250.64(E) is referring to when one is using a race. Far more often than not, conduit is not used on the jumper from the grounding electrode to the primary service ground. You mentioned running a #6 ground wire through a 1/4" KO in the enclosure, indicating that there is no raceway. As far as the conduit bonding goes, the AHJ has a lot of say in how the bonding is done. For instance, in my old town they accepted locknuts as a bond, however here they require a grounding bushing to be used and bonded at both ends of the race in order to ensure electrical continuity.

 

[Leyden]

250.64(E) is referring to when one is using a race. Far more often than not, conduit is not used on the jumper from the grounding electrode to the primary service ground. You mentioned running a #6 ground wire through a 1/4" KO in the enclosure, indicating that there is no raceway. As far as the conduit bonding goes, the AHJ has a lot of say in how the bonding is done. For instance, in my old town they accepted locknuts as a bond, however here they require a grounding bushing to be used and bonded at both ends of the race in order to ensure electrical continuity.

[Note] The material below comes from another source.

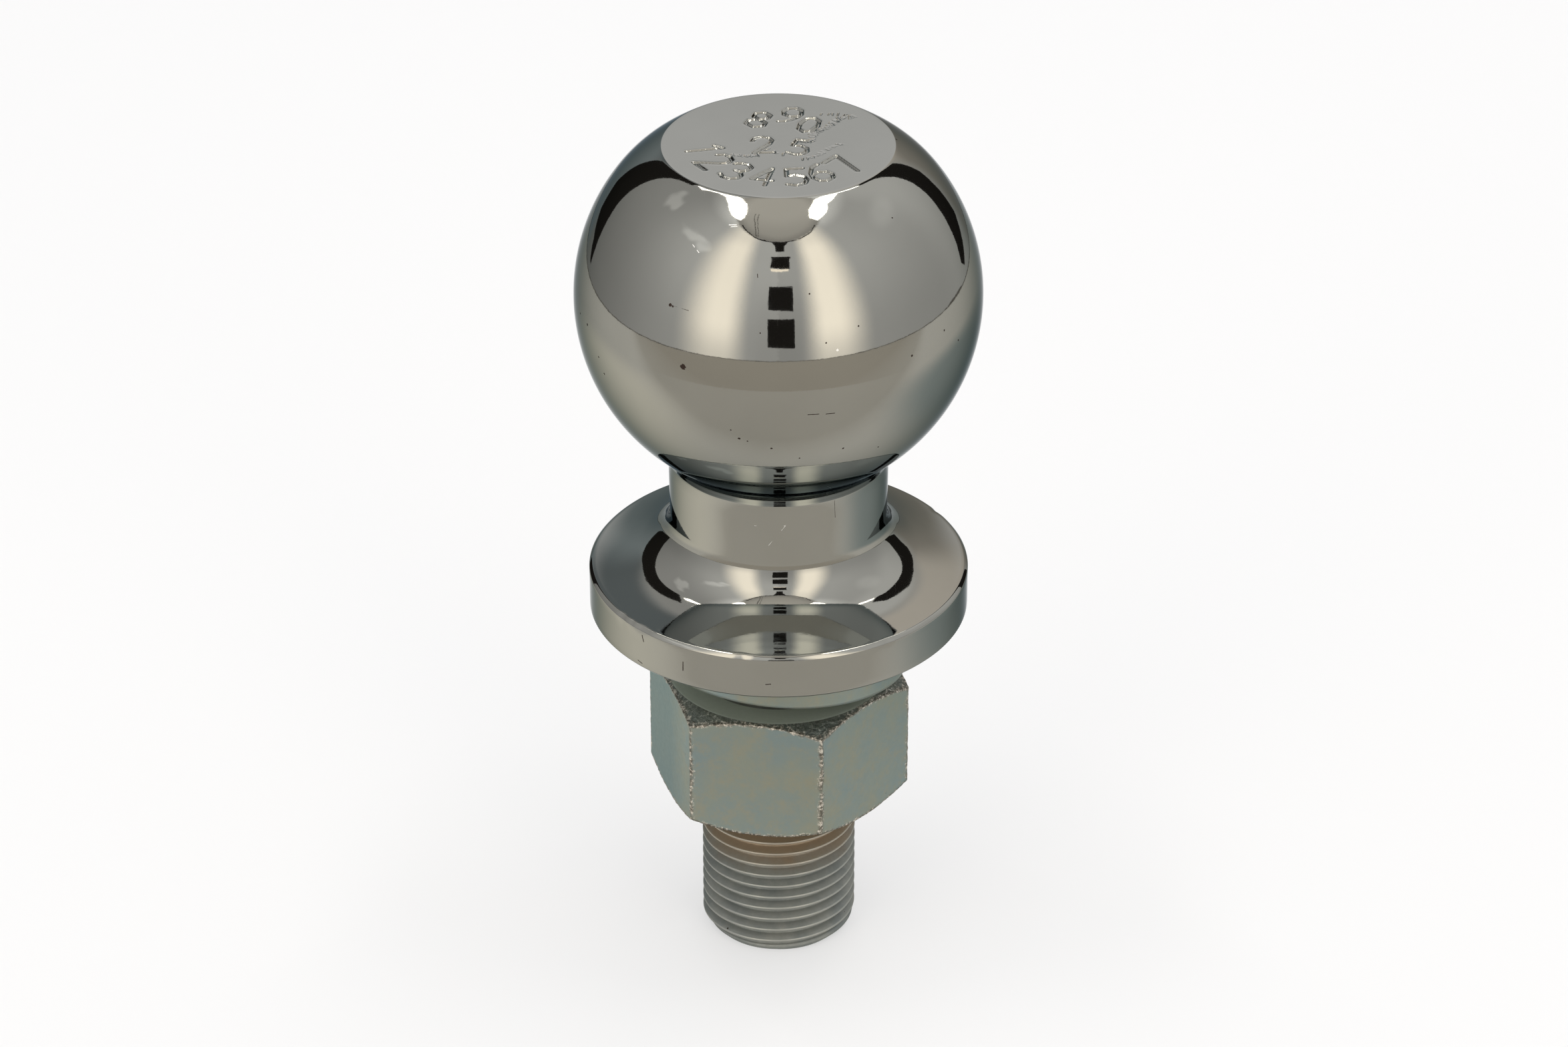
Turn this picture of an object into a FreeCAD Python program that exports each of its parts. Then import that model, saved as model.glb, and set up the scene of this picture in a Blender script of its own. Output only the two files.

250.64(E) Raceways and Enclosures for Grounding Electrode Conductors
250.64(E)(1) ferrous metal raceways and enclosures for grounding electrode conductors shall be electrically continuous from the point of attachment to cabinets or equipment to the grounding electrode and shall be securely fastened to the ground clamp or fitting. ferrous metal raceways and enclosures shall be bonded at each end of the raceway or enclosure to the grounding electrode or grounding electrode conductor to create an electrically parallel path.